El tren de Mallarmé se detiene en la estación de Odilon Redon, cuyos cuadros se regodean en la sugestión psicológica, esto es, en el intento de penetrar la mente del otro mediante el poder del arte y adueñarse de sus sueños; su mano está guiada por el simbolismo, opuesto a la óptica impresionista, así como a la descripción y el relato literarios. El auge de la imaginación onírica durante el siglo XX se inscribió en esa tensión entre lo óptico y lo simbólico. Los procedimientos del collage y del montaje, ambos derivados del movimiento Dadá y reciclados por el constructivismo poscubista y el surrealismo, se toparon aquí con un sesgo histórico. El diálogo entre arte y poesía tuvo encuentros festivos en las peintures-poème de Joan Miró, si bien atendió otras formas de imaginación visual, es decir, la fotografía y el cinematógrafo. Tal fue el caso de Rodtchenko, quien ilustró con fotomontajes el “Pro Eto”, de Vladimir Mayakovski.

Recuerdo que durante una charla con el brillante químico y mecenas del arte, Carl Djerassi, quien donó una colección personal de dibujos de Paul Klee al museo de Arte de San Francisco, me aseguró que los signos abreviados de dicho artista tienen algo de desparpajo, de burlesco. Más allá de la abstracción llamada “geométrica”, el énfasis en asuntos clave de la pintura, como son el punto, la línea, el plano, el color, no están muy alejados del lenguaje poético y su proceso creativo.

Con Marcel Duchamp, émulo de Mallarmé y lector de Jules Laforgue, la sugestión simbolista derivó en un ente con aires mecanicistas. Sin embargo, como indican las actividades extrapictóricas de Duchamp, la poética mallarmeana va más allá de la genealogía tanto de la poesía como de las artes visuales. No está por demás hacer notar que Mallarmé también se interesó por la música y las artes escénicas, el teatro y la danza, desechando el modelo wagneriano de la obra de arte total.

Hay quienes piensan que la intención de Mallarmé al abrir brecha especulativa era regresar a un paraje olvidado y recuperar, entre los remanentes de la fe oscura y la parafernalia cotidiana, el misterio que guarda la experiencia poética. Esta brecha llega a un continente inédito, moderno, que va desde las peculiares innovaciones teatrales de Edward Gordon Craig y Adolphe Appia, pasa por las “actividades” de la danza posmoderna norteamericana, permite que se unan a su convoy la aportación de la biomecánica y lo grotesco puesto en práctica por Vsevolod Meyerhold.

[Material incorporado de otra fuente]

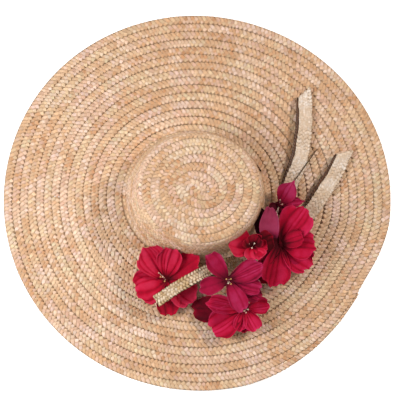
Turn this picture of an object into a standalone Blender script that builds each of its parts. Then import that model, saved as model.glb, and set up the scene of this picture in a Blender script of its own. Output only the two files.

Un vagabundo de estos senderos surreales fue Antonin Artaud, quien se volcó hacia la poesía luego de sus desencuentros teatrales. Enamorado del camino propuesto por Mallarmé, confesó, en 1933, su propia experiencia al andar por dicha ruta: “Es una nada que se resuelve en el infinito después de pasar por lo finito, lo concreto y lo inmediato; transitas acompañado por una música basada en la nada”.

La ruta abierta por Mallarmé desemboca en un lago: la muerte del autor. Docenas de artistas se bañaron en sus aguas, animados por la novedosa teoría de la información y en las estructuras de la música serial, surgidas a mediados del siglo XX. Umberto Eco prefirió navegar rumbo a una isla; desde ahí anunció la transformación de la sugestión simbolista por “la obra abierta”, que él definió como “un campo de posibilidades interpretativas”.

La máquina Mallarmé pita, anuncia su paso por el retiro voluntario de Joseph Cornell en la avenida Utopia Parkway del barrio de Queens, Nueva York, donde este creador llevó a cabo una sorprendente síntesis de la poética del objeto y lo maravilloso surrealistas al enlazarlos con el imaginario simbolista. Defendió un área natural protegida, nombrada antes por Mallarmé como “expansión total de la letra”, ámbito que ha resistido los embates de la basura digital, a pesar de que desde la época de los medios analógicos de neutralización masiva su significado se ha diluido gracias a la banalización del conocimiento.

Así llegamos a un primer destino, Die (1962), el cubo negro de Tony Smith que navega bajo la bandera de un corsario llamado Mallarmé.